Often, the final question is “How are we supposed to act around them?” or, “How are we supposed to treat them?” These questions can be answered with an old idiom. Do unto others as you would have them do unto you. If the one asking wishes to be treated with respect, treat the gender fluid individuals with the same respect. If one wishes to be allowed to be accepted for who one is, others have the right to expect the same acceptance of who they are. If it’s confusing to know what pronouns to use with someone, ask. If something said might be offensive, bite the tongue. Just treat them with all the respect that they, as a person, deserve.
It really comes down to basic decency.
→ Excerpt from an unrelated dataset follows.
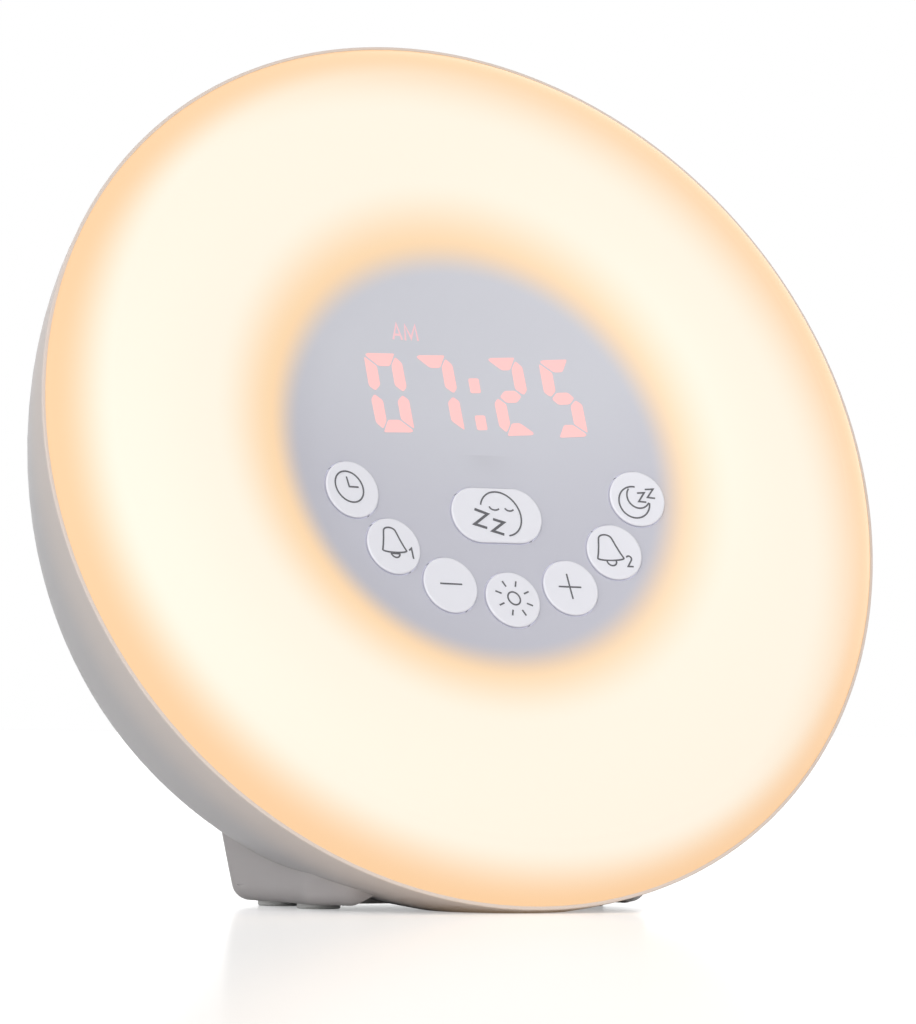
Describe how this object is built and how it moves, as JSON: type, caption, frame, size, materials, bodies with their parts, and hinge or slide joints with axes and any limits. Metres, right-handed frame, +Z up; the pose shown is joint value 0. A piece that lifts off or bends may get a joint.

Just because someone has chosen to live outside what is the norm for society doesn’t mean that we must shun them, or that they are wrong. It simply means that they are different, and we must accept them. The gender binary is something we as a society created in order to feel more comfortable with ourselves. It is a construct that is outdated, and tired. No longer are there only two genders, but a whole spectrum. Those that feel male some days and female others, those that choose to be female when born with male genitalia, those that choose to be no gender at all, and those who do not choose, but instead know; they are, all of them, beautiful people, just as those whose genders match their genitalia are beautiful people too. Be kind, be respectful, and care for those around you, no matter how different from yourself they may be. That’s the simplest rule one can follow, and the oldest commandment in any religion. It is time Society accepted it, and began to live by it.